The 32-country delegation was organized with NIS 120,000 in support from the Ministry of Culture, NIS 65,000 from the Foreign Ministry and NIS 45,000 from the Tourism Ministry. Guests included the director of the National Theater in Beijing, the president of the Chinese People's Theater, the director of the Greek National Theater and the director of the Zurich Festival. They viewed 20 theatrical productions and eight events and play parts, half of them from the fringe. Events director Eran Baniel says the visitors are very interested in Israeli fringe theater and that the invitees' response this year was three times greater than it was last year.

Ridiculous budgets

At the end of the week, 102 guests of the four-day International Dance Exposure arrived, including the director of the Pittsburgh Dance Center, a representative of the Vienna Dance Center and an important impresario for artists who appear in France. They were invited to watch 35 large and small companies perform works by independent choreographers. All had been performed in the Curtain Rising festival.

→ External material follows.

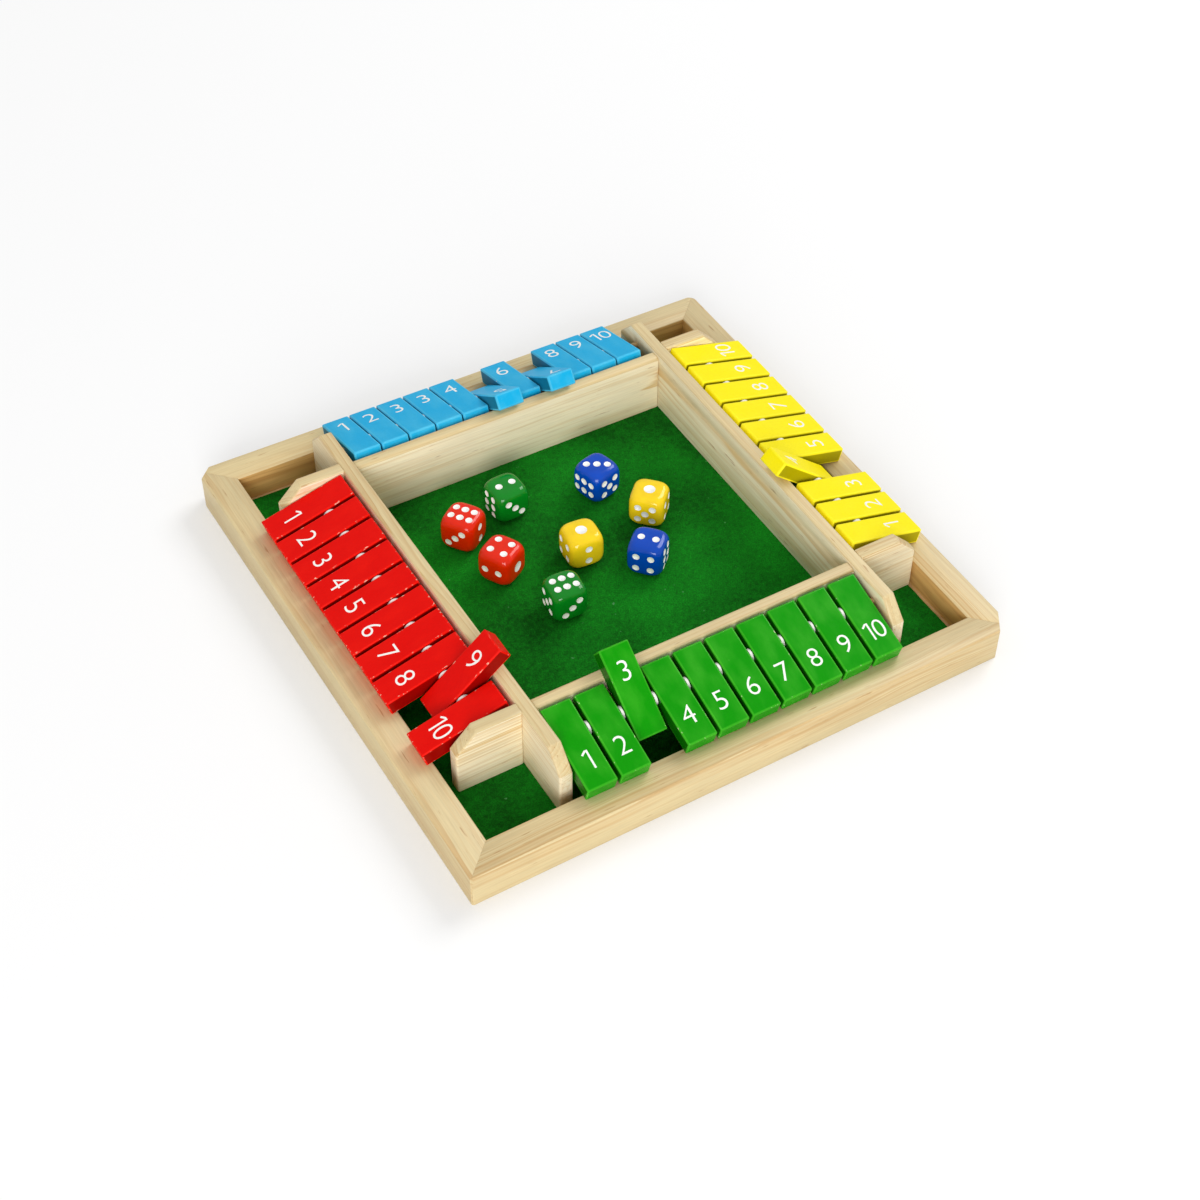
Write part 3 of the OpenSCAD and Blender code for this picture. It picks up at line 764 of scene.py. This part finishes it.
class GAME_OT_tiles(Operator):
    """Model the number tiles with their numerals."""
    bl_idname = "game.tiles"
    bl_label = "Number tiles"

    def blank(self, tiles, side, width, soft):
        """An unpainted tile, level, its long end along -Y and its rod along X."""
        half = tiles.thickness / 2
        outer = (tiles.outer_back if side == "blue" else tiles.outer) + soft
        piece = block("blank_" + side, (-width / 2, -outer, -half), (width / 2, tiles.inner, half))
        ease(piece, soft, 3, lambda a, b: True)
        only(piece)
        bpy.ops.object.mode_set(mode="EDIT")
        bpy.ops.mesh.select_mode(type="FACE")
        bpy.ops.mesh.select_all(action="DESELECT")
        bpy.ops.object.mode_set(mode="OBJECT")
        for face in piece.data.polygons:
            face.select = face.area > 20 * MM * MM  # all but the eased edges
        bpy.ops.object.mode_set(mode="EDIT")
        bpy.ops.mesh.inset(thickness=0.4 * MM, use_individual=True)
        bpy.ops.object.mode_set(mode="OBJECT")
        carve(piece, pin("bore", tiles.bore / 2, (-width, 0, 0), (width, 0, 0)))
        middle = Vector((0, (tiles.inner - outer) / 2, 0))
        halves = (width / 2, (tiles.inner + outer) / 2, half)
        # edge marks the eased edges, both for the painted edge highlight and for the rubbed wear
        edge = []
        for v in piece.data.vertices:
            gaps = sorted(h - abs(c) for h, c in zip(halves, v.co - middle))
            edge.append(float(gaps[1] < soft + NEAR))
        note(piece, "edge", edge)
        # side marks the long sides for their painted shade between neighbouring tiles
        note(piece, "side", [float(abs(v.co.x) > (width - soft) / 2
                                   and abs(v.co.z) < half - soft - NEAR)
                             for v in piece.data.vertices])
        smooth(piece)
        return piece

    def digit(self, text, height):
        """One flat raised digit that stands on y = 0 with its left side at x = 0."""
        paint = 0.03 * MM  # half the thickness of the film
        if text == "1":
            thick, left = height / 10, 0.25 * height
            piece = block("one", (left, 0, -thick), (left + thick, height, thick))
            flag = block("flag", (0, -thick, -thick), (0.4 * height, 0, thick))
            flag.data.transform(Matrix.Translation((left + thick, height, 0))
                                @ Matrix.Rotation(math.radians(217), 4, "Z"))
            only(piece)
            union = piece.modifiers.new("union", "BOOLEAN")
            union.object, union.operation, union.solver = flag, "UNION", "EXACT"
            bpy.ops.object.modifier_apply(modifier=union.name)
            bpy.data.objects.remove(flag, do_unlink=True)
            saw(piece, (0, height, 0), (0, 1, 0))
            saw(piece, (left + thick, 0, 0), (1, 0, 0))
            piece.data.transform(Matrix.Diagonal((1, 1, paint / thick, 1)))
        else:
            only()
            bpy.ops.object.text_add()
            piece = bpy.context.object
            piece.data.body, piece.data.size = text, 0.01
            piece.data.extrude, piece.data.offset = paint, -0.11 * MM  # slimmer strokes
            piece.data.resolution_u = 6
            bpy.ops.object.convert(target="MESH")
            piece = bpy.context.object
        low = [min(v.co[i] for v in piece.data.vertices) for i in (0, 1)]
        high = max(v.co.y for v in piece.data.vertices)
        scale = height / (high - low[1])
        piece.data.transform(Matrix.Diagonal((scale, scale, 1, 1))
                             @ Matrix.Translation((-low[0], -low[1], 0)))
        return piece

    def numeral(self, text, height):
        """A numeral round its own middle, upright along +Y."""
        digits, right, gap = [], 0.0, 0.13 * height
        for letter in text:
            piece = self.digit(letter, height)
            piece.data.transform(Matrix.Translation((right, 0, 0)))
            right = max(v.co.x for v in piece.data.vertices) + gap
            digits.append(piece)
        whole = joined("numeral", *digits)
        whole.data.transform(Matrix.Translation(((gap - right) / 2, -height / 2, 0)))
        return whole

    def execute(self, context):
        tiles = context.scene.game_tiles
        chance = random.Random(37)
        white = printed_white("screened_white_enamel", tiles.white, 0.45)
        # the second colour of each paint is the pale one used for its painted sheen and painted
        # edge highlight
        paints = {"green": enamel("green_gloss_enamel", tiles.green, "#46B428", 0.12, 0.13),
                  "yellow": enamel("yellow_satin_enamel", tiles.yellow, "#FFF230", 0.34, 0.05),
                  "blue": enamel("blue_satin_enamel", tiles.blue, "#58C4E6", 0.30, 0.09),
                  "red": enamel("red_satin_enamel", tiles.red, "#EE1604", 0.30, 0.18)}
        slots = {"green": "green_lacquer", "yellow": "yellow_paint", "blue": "blue_paint",
                 "red": "red_paint"}
        blanks = {}
        for node in sorted(n for n in frame["nodes"] if n.startswith("tile_")):
            _, side, label = node.split("_")
            low, high = (Vector(corner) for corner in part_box(node))
            if side not in blanks:
                width = (high - low)[0 if side in ("green", "blue") else 1]
                soft = tiles.ease_soft if side in ("blue", "yellow") else tiles.ease
                blanks[side] = self.blank(tiles, side, width, soft)
            tile = twin(blanks[side], node + "_painted")
            shift = Vector((chance.uniform(0, 5), chance.uniform(0, 5), chance.uniform(0, 5)))
            note(tile, "grain", [(v.co.y + shift.x, v.co.x + shift.y, v.co.z + shift.z)
                                 for v in tile.data.vertices])
            tile.data.materials.clear()
            tile.data.materials.append(paints[side])
            face = tiles.thickness / 2 + 0.01 * MM
            marks = []
            for under in (False, True):
                mark = self.numeral(label.rstrip("ab"), tiles.numeral)
                mark.data.materials.append(white)
                turn = Matrix.Identity(4)
                if under:
                    turn = Matrix.Rotation(math.pi, 4, "X")
                elif side == "blue":
                    turn = Matrix.Rotation(math.pi, 4, "Z")
                away = tiles.under_place if under else tiles.top_place
                mark.data.transform(Matrix.Translation((0, -away, -face if under else face)) @ turn)
                marks.append(mark)
            tile = joined(node + "_painted", tile, *marks)
            joint = JOINTS["flip_" + side + "_" + label]
            swung = math.radians(min(0, joint["range_deg"][0]))
            tile.data.transform(
                Matrix.Translation(joint["pos_m"])
                @ Matrix.Rotation(math.radians(ROWS[side]), 4, "Z")
                @ Matrix.Rotation(swung + (tiles.tilt_back if side == "blue" else tiles.tilt),
                                  4, "X"))
            hand_over(tile, node, slots[side], [node])
        for blank in blanks.values():
            bpy.data.objects.remove(blank, do_unlink=True)
        return {"FINISHED"}


class GAME_OT_dice(Operator):
    """Model the dice with their pips."""
    bl_idname = "game.dice"
    bl_label = "Dice"

    def spots(self, dice, number):
        """The pip places of one face, seen from above it."""
        s, l, c = (share * dice.width
                   for share in (dice.pip_step, dice.pip_long, dice.pip_short))
        return {
            1: [(0, 0)], 2: [(0, -s), (0, s)], 3: [(-s, s), (0, 0), (s, -s)],
            4: [(-s, -s), (-s, s), (s, -s), (s, s)],
            5: [(-s, -s), (-s, s), (0, 0), (s, -s), (s, s)],
            6: [(x, y) for x in (-c, c) for y in (-l, 0, l)],
        }[number]

    def master(self, dice, resin_skin, white):
        """A die round the origin with its one on top, its two at -Y and its three at +X."""
        half = dice.width / 2
        blend = 24  # how tightly the ball cuts the corners
        die = block("master_die", (-half, -half, -half), (half, half, half))
        only(die)
        bpy.ops.object.mode_set(mode="EDIT")
        bpy.ops.mesh.select_all(action="SELECT")
        bpy.ops.mesh.subdivide(number_cuts=30)
        bpy.ops.object.mode_set(mode="OBJECT")
        for v in die.data.vertices:
            v.co /= sum(abs(c / half) ** dice.dome for c in v.co) ** (1 / dice.dome)
            v.co /= (1 + (2 * v.co.length / dice.ball) ** blend) ** (1 / blend)
        die.data.materials.clear()
        die.data.materials.append(resin_skin)
        turns = {1: (0, "X"), 2: (90, "X"), 3: (90, "Y"), 4: (-90, "Y"), 5: (-90, "X"),
                 6: (180, "X")}
        balls = []
        for number, (turn, axis) in turns.items():
            for x, y in self.spots(dice, number):
                wide = dice.pip_one if number == 1 else dice.pip
                radius = (wide ** 2 / 4 + dice.depth ** 2) / (2 * dice.depth)
                only()
                bpy.ops.mesh.primitive_uv_sphere_add(segments=40, ring_count=28, radius=radius)
                ball = bpy.context.object
                ball.data.materials.append(white)
                ball.data.transform(
                    Matrix.Rotation(math.radians(turn), 4, axis)
                    @ Matrix.Translation((x, y, half + radius - dice.depth)))
                balls.append(ball)
        carve(die, *balls)
        smooth(die, 30)
        return die

    def execute(self, context):
        dice = context.scene.game_dice
        white = printed_white("pooled_white_enamel", dice.white, 0.3)
        skins = {c: resin(c + "_cast_resin", getattr(dice, c)) for c in ROWS}
        lies = {  # face on top and turn of each die
            "red_a": (6, 216), "red_b": (4, 300), "green_a": (2, 273), "green_b": (6, 266),
            "yellow_a": (1, 135), "yellow_b": (1, -5), "blue_a": (3, 195), "blue_b": (2, 43)}
        up = {1: (0, "X"), 2: (-90, "X"), 3: (-90, "Y"), 4: (90, "Y"), 5: (90, "X"),
              6: (180, "X")}
        master = self.master(dice, skins["red"], white)
        for name, (face, turn) in lies.items():
            node = "die_" + name
            low, high = (Vector(corner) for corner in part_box(node))
            die = twin(master, node + "_resin")
            die.data.materials[0] = skins[name.split("_")[0]]
            angle, axis = up[face]
            die.data.transform(
                Matrix.Translation((low + high) / 2)
                @ Matrix.Rotation(math.radians(turn), 4, "Z")
                @ Matrix.Rotation(math.radians(angle), 4, axis))
            hand_over(die, node, name.split("_")[0] + "_resin", [node])
        bpy.data.objects.remove(master, do_unlink=True)
        return {"FINISHED"}


class GAME_OT_stage(Operator):
    """Set the floor, the lamps and the camera."""
    bl_idname = "game.stage"
    bl_label = "Stage"

    def execute(self, context):
        stage = context.scene.game_stage
        only()
        bpy.ops.mesh.primitive_plane_add(size=12, location=(0, 0, 0))
        floor = bpy.context.object
        floor.name = "floor"
        floor.data.transform(Matrix.Translation((0, 0, -0.05 * MM)))
        paper = bpy.data.materials.new("white_paper")
        paper.use_nodes = True
        tree = paper.node_tree
        tree.nodes.clear()
        matt = add(tree, "BsdfDiffuse", {"Color": linear(stage.floor)})
        path = add(tree, "LightPath", out="Is Camera Ray")
        gain = add(tree, "Math", {0: path, 1: stage.glow}, operation="MULTIPLY")
        glow = add(tree, "Emission", {"Color": (1, 1, 1, 1), "Strength": gain})
        add(tree, "OutputMaterial", {"Surface": add(tree, "AddShader", {0: matt, 1: glow})})
        floor.data.materials.append(paper)

        world = bpy.data.worlds.new("studio")
        context.scene.world = world
        world.use_nodes = True
        tree = world.node_tree
        tree.nodes.clear()
        seen = add(tree, "Math", {0: add(tree, "LightPath", out="Is Camera Ray"),
                                  1: add(tree, "LightPath", out="Is Transmission Ray")},
                   operation="MAXIMUM")
        strength = add(tree, "MapRange", {"Value": seen, "To Min": stage.sky, "To Max": 1.0})
        shine = add(tree, "Background", {"Color": (1, 1, 1, 1), "Strength": strength})
        add(tree, "OutputWorld", {"Surface": shine})

        for name, place, power, wide in (("overhead", (2.4, 0.8, 2.4), stage.key, 1.6),
                                         ("front", (-1.6, -2.7, 1.16), stage.fill, 1.8)):
            bpy.ops.object.light_add(type="AREA", location=place)
            lamp = bpy.context.object
            lamp.name = name
            lamp.data.energy, lamp.data.size = power, wide
            lamp.rotation_euler = (-Vector(place)).to_track_quat("-Z", "Y").to_euler()

        az, el, roll = stage.azimuth, stage.elevation, stage.roll
        ahead = Vector((math.sin(-az) * math.cos(el), math.cos(az) * math.cos(el), -math.sin(el)))
        right = Vector((math.cos(az), math.sin(az), 0))
        upward = right.cross(ahead)
        turned_right = math.cos(roll) * right + math.sin(roll) * upward
        turned_up = math.cos(roll) * upward - math.sin(roll) * right
        bpy.ops.object.camera_add()
        camera = bpy.context.object
        camera.name = "camera"
        basis = Matrix((turned_right, turned_up, -ahead)).transposed().to_4x4()
        camera.matrix_world = Matrix.Translation(stage.place) @ basis
        camera.data.lens, camera.data.sensor_width = stage.lens, 36
        camera.data.shift_x, camera.data.shift_y = stage.shift_x, stage.shift_y
        camera.data.clip_start, camera.data.clip_end = 0.01, 50
        context.scene.camera = camera
        context.scene.view_settings.view_transform = "Standard"
        return {"FINISHED"}


class GAME_PT_panel(Panel):
    """Lists the steps that make the game."""
    bl_idname = "GAME_PT_panel"
    bl_label = "Shut the box game"
    bl_space_type = "VIEW_3D"
    bl_region_type = "UI"
    bl_category = "Game"

    def draw(self, context):
        for step in STEPS:
            self.layout.operator(step.bl_idname)
        for group in GROUPS:
            column = self.layout.column()
            column.label(text=group.__doc__)
            settings = getattr(context.scene, GROUPS[group])
            for name in group.__annotations__:
                column.prop(settings, name)


GROUPS = {GameWood: "game_wood", GameFelt: "game_felt", GameTiles: "game_tiles",
          GameDice: "game_dice", GameStage: "game_stage"}
STEPS = (GAME_OT_stage, GAME_OT_base, GAME_OT_felt, GAME_OT_rim, GAME_OT_lattice, GAME_OT_tiles,
         GAME_OT_dice)


def register():
    for group, name in GROUPS.items():
        bpy.utils.register_class(group)
        setattr(bpy.types.Scene, name, PointerProperty(type=group))
    for step in STEPS + (GAME_PT_panel,):
        bpy.utils.register_class(step)


def unregister():
    for step in STEPS + (GAME_PT_panel,):
        bpy.utils.unregister_class(step)
    for group, name in GROUPS.items():
        delattr(bpy.types.Scene, name)
        bpy.utils.unregister_class(group)


def main():
    register()
    for step in STEPS:
        if getattr(bpy.ops.game, step.bl_idname.split(".")[1])() != {"FINISHED"}:
            raise RuntimeError(step.bl_label + " wasn't finished")


if __name__ == "__main__":
    main()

Guests will attend performances at the Suzanne Dellal Center in Tel Aviv, and will travel to Jerusalem to see works by the Vertigo and Kolben Dance troupes and Arkadi Zaides. These events, too, are on ridiculous shoestring budgets: The Culture Ministry gives the project NIS 40,000 for organization, management and artist services. The Foreign Ministry pays for the hotel expenses; the visitors cover flights and the per diem. "The very fact that such a large group of people comes to Israel at their own expense says something," notes Vardi. "There is a great deal of international curiosity about Israeli creativity."

Does the International Theater Exposure produce similar achievements? Baniel is optimistic. According to him, about twenty invitations "are in the works" at this very moment. What is clear is that the visitors are very impressed by the large audiences that fill the theater halls in Israel: "They don't believe it's real," says Baniel.